In “Locating Restriction Sites”, we saw how one weapon used by bacteria in their age-old fight
with phages is the use of restriction enzymes. Another defense mechanism found
in the genomes of most bacteria and archaea centers on intervals of DNA called
CRISPRs (Clustered Regularly Interspaced Short Palindromic Repeats), which allow the cell to distinguish
its own DNA from that of phages or plasmids.
Specifically, a CRISPR is an interval of DNA consisting of identical repeats (approximately 23 to 47 bp long),
alternating with unique intervals (approximately 21 to 72 bp long) called spacers;
see Figure 1.
Spacers correspond to fragments of foreign DNA that were integrated into the genome
between repeats and serve as a memory bank for genetic material captured from invading phages.
As a result, spacers can be used to recognize and silence invasive elements.

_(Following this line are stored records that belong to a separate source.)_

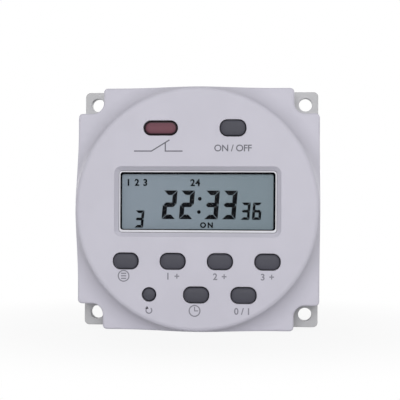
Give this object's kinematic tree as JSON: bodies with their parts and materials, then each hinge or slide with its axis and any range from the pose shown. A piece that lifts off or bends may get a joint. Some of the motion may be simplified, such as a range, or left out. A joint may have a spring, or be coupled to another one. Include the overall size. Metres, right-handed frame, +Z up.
{
  "type": "digital timer switch",
  "caption": "Square panel-mount digital timer switch with a raised round face, display window, indicator, press keys, corner ears and rear flat terminals.",
  "frame": {"origin": "centre of the square of ear holes, on the rear plane of the ears that lies on the panel", "axes": "face looks along -Y, so +Y goes into the panel; +X is to the right seen from the front; +Z is up"},
  "size_m": [0.06, 0.0407, 0.06],
  "materials": {
    "pale_plastic": "fine matt moulded surface",
    "housing_plastic": "matt moulded surface",
    "clear_pane": "clear polished plastic",
    "display_glass": "grey green reflective display",
    "white_plastic": "plain moulded",
    "contact_rubber": "striped silicone",
    "red_lens": "tinted clear, unlit",
    "led_epoxy": "tinted epoxy",
    "key_plastic": "satin moulded",
    "board": "green solder mask",
    "black_moulding": "moulded",
    "bright_metal": "bright nickel",
    "ribbon": "flexible sheath",
    "capacitor_case": "moulded case",
    "resistor_paint": "lacquer",
    "varistor_paint": "dipped epoxy",
    "tinned_brass": "tin plated",
    "screw_steel": "zinc plated"
  },
  "bodies": {
    "timer": {"front_cover": "pale_plastic", "rear_housing": "housing_plastic", "display_window": "clear_pane", "lcd_panel": "display_glass", "lcd_holder": "white_plastic", "contact_strip_upper": "contact_rubber", "contact_strip_lower": "contact_rubber", "indicator_lens": "red_lens", "indicator_led": "led_epoxy", "control_board": "board", "controller_chip": "black_moulding", "crystal": "bright_metal", "backup_cell": "bright_metal", "cell_strap": "bright_metal", "link_ribbon": "ribbon", "power_board": "board", "relay": "black_moulding", "dropper_capacitor": "capacitor_case", "smoothing_capacitor": "black_moulding", "bridge_rectifier": "black_moulding", "input_resistor": "resistor_paint", "surge_varistor": "varistor_paint", "driver_transistor": "black_moulding", "case_screws": "screw_steel", "switch_manual": "black_moulding", "switch_program": "black_moulding", "switch_day": "black_moulding", "switch_hour": "black_moulding", "switch_minute": "black_moulding", "switch_reset": "black_moulding", "switch_clock": "black_moulding", "switch_recall": "black_moulding", "terminal_1": "tinned_brass", "terminal_2": "tinned_brass", "terminal_3": "tinned_brass", "terminal_4": "tinned_brass", "terminal_5": "tinned_brass"},
    "button_manual": {"key_manual": "key_plastic", "plunger_manual": "black_moulding"},
    "button_program": {"key_program": "key_plastic", "plunger_program": "black_moulding"},
    "button_day": {"key_day": "key_plastic", "plunger_day": "black_moulding"},
    "button_hour": {"key_hour": "key_plastic", "plunger_hour": "black_moulding"},
    "button_minute": {"key_minute": "key_plastic", "plunger_minute": "black_moulding"},
    "button_reset": {"key_reset": "key_plastic", "plunger_reset": "black_moulding"},
    "button_clock": {"key_clock": "key_plastic", "plunger_clock": "black_moulding"},
    "button_recall": {"key_recall": "key_plastic", "plunger_recall": "black_moulding"}
  },
  "joints": [
    {"name": "manual_press", "type": "slide", "parent": "timer", "child": "button_manual", "axis": [0, 1, 0], "range_m": [0, 0.0005], "stiffness_N_per_m": 3000, "springref_m": -0.0002},
    {"name": "program_press", "type": "slide", "parent": "timer", "child": "button_program", "axis": [0, 1, 0], "range_m": [0, 0.0005], "stiffness_N_per_m": 3000, "springref_m": -0.0002},
    {"name": "day_press", "type": "slide", "parent": "timer", "child": "button_day", "axis": [0, 1, 0], "range_m": [0, 0.0005], "stiffness_N_per_m": 3000, "springref_m": -0.0002},
    {"name": "hour_press", "type": "slide", "parent": "timer", "child": "button_hour", "axis": [0, 1, 0], "range_m": [0, 0.0005], "stiffness_N_per_m": 3000, "springref_m": -0.0002},
    {"name": "minute_press", "type": "slide", "parent": "timer", "child": "button_minute", "axis": [0, 1, 0], "range_m": [0, 0.0005], "stiffness_N_per_m": 3000, "springref_m": -0.0002},
    {"name": "reset_press", "type": "slide", "parent": "timer", "child": "button_reset", "axis": [0, 1, 0], "range_m": [0, 0.0005], "stiffness_N_per_m": 3000, "springref_m": -0.0002},
    {"name": "clock_press", "type": "slide", "parent": "timer", "child": "button_clock", "axis": [0, 1, 0], "range_m": [0, 0.0005], "stiffness_N_per_m": 3000, "springref_m": -0.0002},
    {"name": "recall_press", "type": "slide", "parent": "timer", "child": "button_recall", "axis": [0, 1, 0], "range_m": [0, 0.0005], "stiffness_N_per_m": 3000, "springref_m": -0.0002}
  ]
}
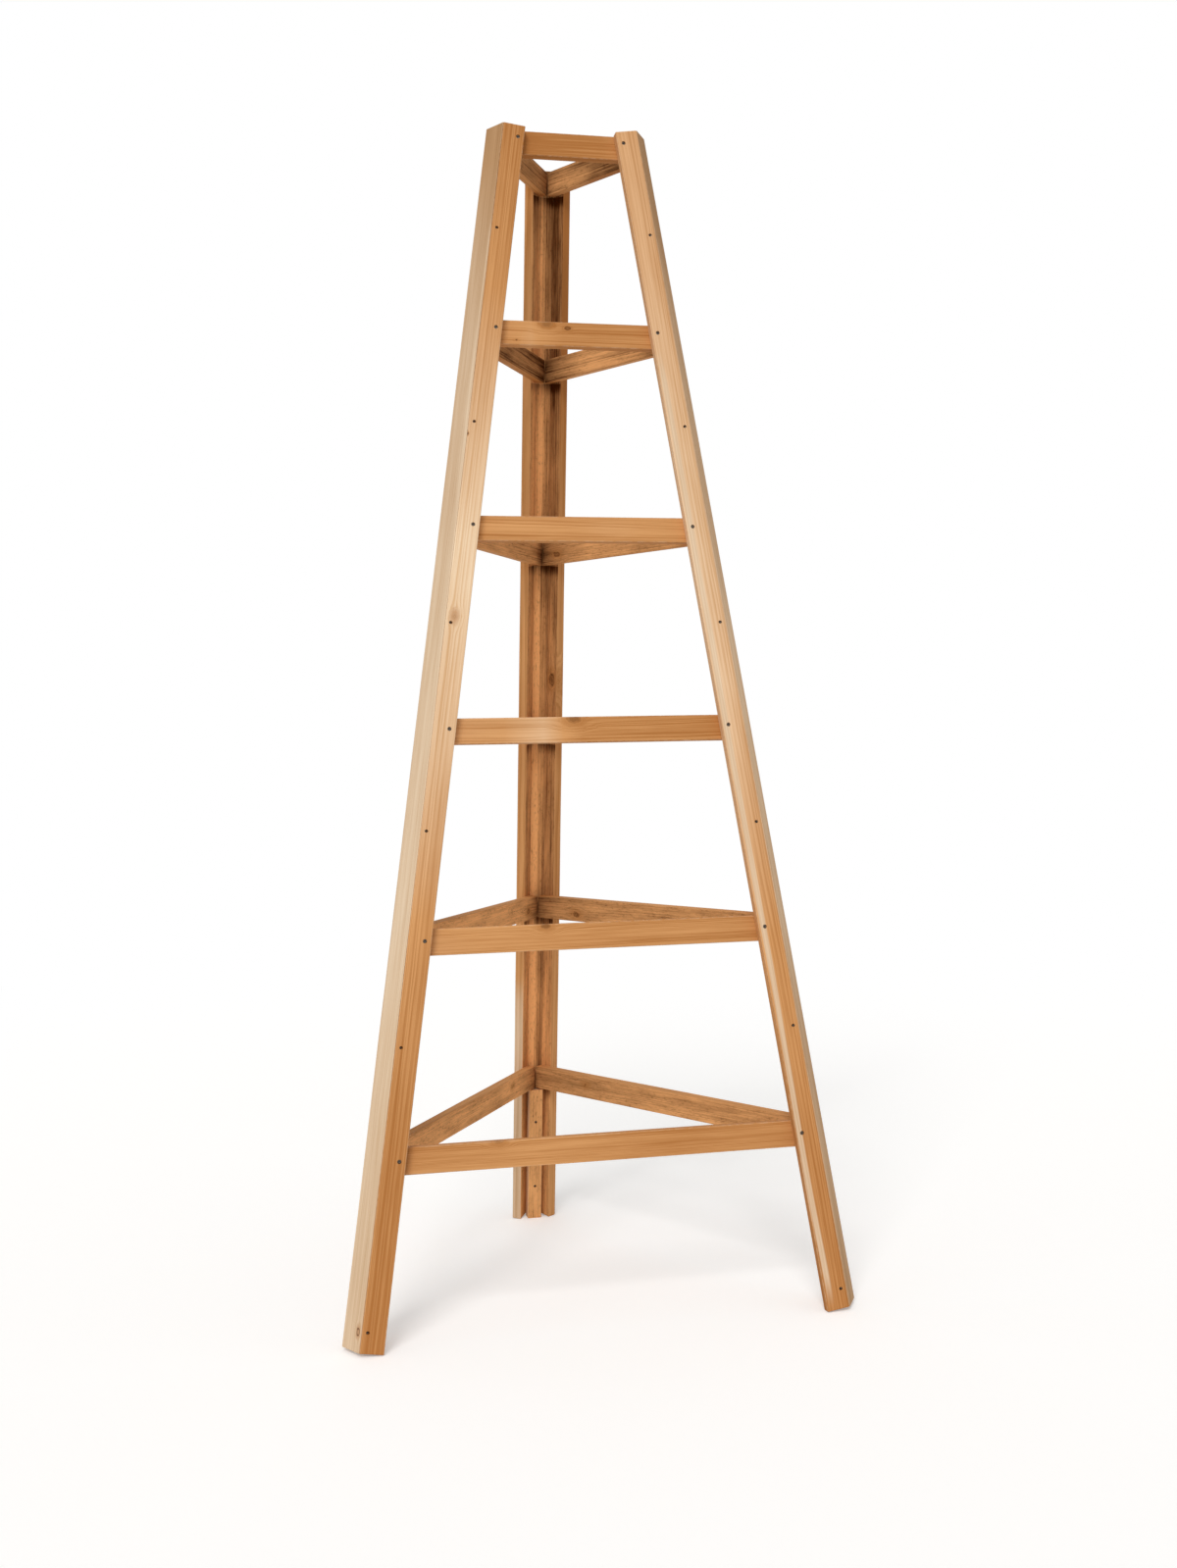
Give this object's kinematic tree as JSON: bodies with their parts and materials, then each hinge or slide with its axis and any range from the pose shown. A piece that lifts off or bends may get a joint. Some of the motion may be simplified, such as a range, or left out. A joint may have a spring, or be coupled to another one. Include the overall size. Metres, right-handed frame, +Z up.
{
  "type": "garden obelisk",
  "caption": "Triangular tapering garden obelisk for climbing plants: cedar board legs of channel section joined by flat rungs on every side, fastened with sunk screws.",
  "frame": {"origin": "centre of the footprint's bounding box, on the ground that the feet stand on", "axes": "+Z up; the face with the front rungs looks along -Y, the left leg stands at -X, the right leg at +X and the back leg at +Y"},
  "size_m": [0.763, 0.6622, 1.811],
  "materials": {
    "cedar": "planed, untreated",
    "pale_cedar": "planed sapwood, untreated",
    "dark_cedar": "rough sawn on the inner faces, untreated",
    "stainless_screw": "plain"
  },
  "bodies": {
    "root": {"left_leg_spine": "pale_cedar", "left_leg_front_flange": "cedar", "left_leg_left_flange": "cedar", "left_leg_batten": "cedar", "right_leg_spine": "cedar", "right_leg_right_flange": "cedar", "right_leg_front_flange": "cedar", "right_leg_batten": "cedar", "back_leg_spine": "dark_cedar", "back_leg_left_flange": "dark_cedar", "back_leg_right_flange": "dark_cedar", "back_leg_batten": "cedar", "front_rung_1": "cedar", "front_rung_2": "cedar", "front_rung_3": "cedar", "front_rung_4": "cedar", "front_rung_5": "cedar", "front_rung_6": "cedar", "right_rung_1": "cedar", "right_rung_2": "cedar", "right_rung_3": "cedar", "right_rung_4": "cedar", "right_rung_5": "cedar", "right_rung_6": "cedar", "left_rung_1": "cedar", "left_rung_2": "cedar", "left_rung_3": "cedar", "left_rung_4": "cedar", "left_rung_5": "cedar", "left_rung_6": "cedar", "left_batten_screw_1": "stainless_screw", "left_batten_screw_2": "stainless_screw", "right_batten_screw_1": "stainless_screw", "right_batten_screw_2": "stainless_screw", "back_batten_screw_1": "stainless_screw", "back_batten_screw_2": "stainless_screw", "left_leg_front_seam_screw_1": "stainless_screw", "front_rung_1_left_screw": "stainless_screw", "left_leg_front_seam_screw_2": "stainless_screw", "front_rung_2_left_screw": "stainless_screw", "left_leg_front_seam_screw_3": "stainless_screw", "front_rung_3_left_screw": "stainless_screw", "left_leg_front_seam_screw_4": "stainless_screw", "front_rung_4_left_screw": "stainless_screw", "left_leg_front_seam_screw_5": "stainless_screw", "front_rung_5_left_screw": "stainless_screw", "left_leg_front_seam_screw_6": "stainless_screw", "front_rung_6_left_screw": "stainless_screw", "right_leg_front_seam_screw_1": "stainless_screw", "front_rung_1_right_screw": "stainless_screw", "right_leg_front_seam_screw_2": "stainless_screw", "front_rung_2_right_screw": "stainless_screw", "right_leg_front_seam_screw_3": "stainless_screw", "front_rung_3_right_screw": "stainless_screw", "right_leg_front_seam_screw_4": "stainless_screw", "front_rung_4_right_screw": "stainless_screw", "right_leg_front_seam_screw_5": "stainless_screw", "front_rung_5_right_screw": "stainless_screw", "right_leg_front_seam_screw_6": "stainless_screw", "front_rung_6_right_screw": "stainless_screw"}
  },
  "joints": []
}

Specifically, CRISPRs are transcribed into
RNA molecules, each consisting of a spacer flanked by partial repeats.
The small CRISPR RNAs, together with associated proteins translated
from this RNA, target foreign DNA that matches the CRISPR spacer. In eukaryotes, a similar process is achieved by a process called RNA interference (RNAi).
To locate a CRISPR in a genome, we need to search for its repeats. We have already located
long repeats in “Finding the Longest Multiple Repeat”, but the case here is different because of the repeats appearing in CRISPRS are relatively short.
Instead, we are looking for repeated intervals that cannot be lengthened in either direction (otherwise, we would
intersect with a spacer).
Problem
A maximal repeat of a strings is a repeated substringt of s having
two occurrences t1 and t2 such that t1 and t2 cannot be extended
by one symbol in either direction in s and still agree.
For example, "AG" is a maximal repeat in "TAGTTAGCGAGA"
because even though the first two occurrences of "AG" can be extended left into "TAG", the
first and third occurrences differ on both sides of the repeat; thus, we conclude that "AG" is a maximal repeat.
Note that "TAG" is also a maximal repeat of "TAGTTAGCGAGA", since its only two
occurrences do not still match if we extend them in either direction.